Kazakhstan is now effectively a gateway for Russia to the markets of other Asian countries, as Putin also emphasized during his address to the Federal Assembly in February of this year. This increases the country’s significance for Russia even more, whilst for the European Union, the importance of Kazakhstan is growing as an exporter of raw materials and as part of alternative transport routes bypassing Russia.  

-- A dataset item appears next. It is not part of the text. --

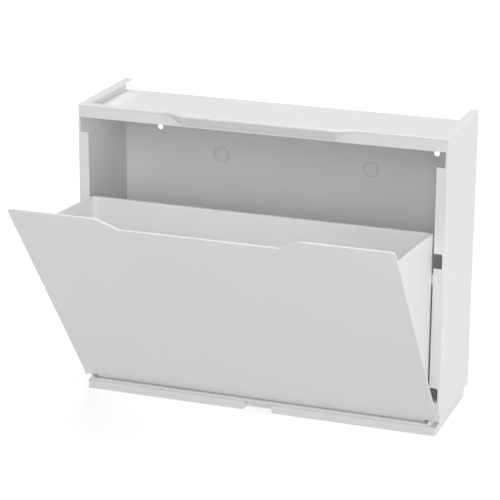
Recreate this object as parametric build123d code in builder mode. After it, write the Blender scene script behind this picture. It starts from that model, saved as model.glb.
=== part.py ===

Given both sides’ economic interests in Kazakhstan, the parties may begin to strengthen their presence in the country to consolidate influence. This will primarily involve expanding the export of their goods and increasing investments. Considering this, the parties already are competing for markets as they increase economic interaction with Kazakhstan. Each side may start using different tools to reduce the capabilities of the other and thereby expand their own economic presence. This economic conflict could move to the political plane, where the sides will politically present themselves as a more favourable partner to convince Kazakhstan to take certain measures to expand economic cooperation with Russia or the EU. For this, both sides may start actively using soft power tools to shape a positive image of their own states and a negative one of their opponent among the population of Kazakhstan, dividing the population into pro-Russian and pro-European. Such a scenario is quite likely to occur in Kazakhstan, given that studies register growing negative attitude towards Russia in Kazakhstan in comparison to other Central Asian countries.